By 2025, all of these fractured lives collide. Cal, now seventeen, runs away from Vincent after discovering that Brian had tried to remain in contact with him. He leaves Manchester and finds Brian in Derry, where Brian is living out of his car and trying to survive through theft while slowly paying back his old debt. Around the same time, Brian meets Darcie outside an NA meeting and takes her in, beginning a chaotic relationship built more on shared damage than stability.

Maddox Kade, now nineteen, is trying to distance himself from the instability of his parents, but Leo has disappeared and Darcie remains unreliable. Maddox, his sister Zoe, and their half-brother Lonnie cross paths with Cal, Brian, and Darcie through a series of increasingly tense encounters. What begins as coincidence becomes a loose, unstable alliance. Cal’s nihilistic worldview affects Zoe, Lonnie’s need to prove himself worsens, Brian’s desperation grows, and Maddox becomes the only person who sees the situation clearly enough to understand that it is moving toward disaster.

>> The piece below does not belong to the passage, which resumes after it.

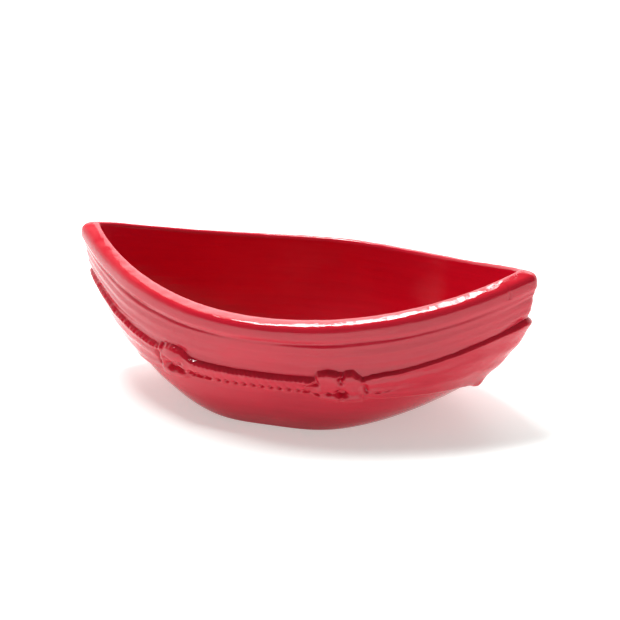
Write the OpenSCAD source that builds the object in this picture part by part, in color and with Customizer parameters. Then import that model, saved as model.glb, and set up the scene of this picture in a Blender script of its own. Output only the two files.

Small crimes escalate. A robbery meant to solve immediate problems only draws more attention. Brian’s connection to the Bianchi Family resurfaces, and the group realizes they are no longer dealing with petty crime but with a criminal structure that has been watching Brian for years. Vincent, seeing Brian as both a threat to Cal and a threat to his public image, issues a warrant for Brian’s arrest. What Vincent treats as a legal matter is, for Brian, the final proof that his brother has abandoned him again.

As pressure builds, Harper and Marshall finally escape captivity, revealing that Harper never abandoned Zoe. This truth fractures Zoe’s understanding of her own life and gives the younger characters a reason to strike back against the Bianchi Family. The group decides to break into Bianchi property, partly out of anger, partly out of desperation, and partly because Cal’s influence has pushed them into believing consequence is something that happens later, not now.

The break-in fails. Enzo confronts them, and in the chaos, Lonnie is shot and killed. His death becomes the emotional collapse point of the series. It destroys Andrei, forces Maddox into responsibility, traumatizes Zoe, and proves that the group had mistaken movement for control. From this point forward, the story stops escalating and begins falling apart.

Darcie, spiraling from guilt, instability, and old resentment, sets fire to Andrei’s house and dies in the blaze. Brian confronts Vincent, not as a criminal confronting a politician, but as a brother confronting the man he believes left him behind. Their confrontation ends with Brian killing Vincent, collapsing the McFarland family and creating a political power vacuum in New Hampshire. Andrei, broken by Lonnie’s death and the loss of his home, takes revenge by killing Enzo, beginning the collapse of the Bianchi Family’s organized structure.

In 2026, the surviving younger characters are left to live inside the damage. Maddox moves into Lonnie’s apartment and becomes the reluctant provider for Zoe, Cal, Jackie, and Lonnie’s infant son, Richie. Jackie struggles with motherhood, Zoe works through the return of Harper and Marshall, and Cal’s psychological state deteriorates until he nearly kills himself. Brian is incarcerated. The Bianchi Family fractures under Riccardo Bianchi, whose leadership is less organized and more volatile than Enzo’s. Leo, lost in addiction and avoidance, crosses paths with Andrei in the woods, unknowingly leading the remnants of the Bianchi world back to him. The final confrontation leaves Leo dead and Andrei fatally wounded.

The story ultimately ends in 2050, when Brian is released from prison at seventy-one years old. Cal, older and changed but not fully healed, waits for him outside. Their reunion is quiet, unresolved, and emotionally restrained. There is no dramatic forgiveness, no clean redemption, and no promise that the past has been repaired.

Bad New England is not a story about escape. It is a story about what happens when people inherit damage, mistake survival for freedom, and spend the rest of their lives living with choices made in moments they could not take back.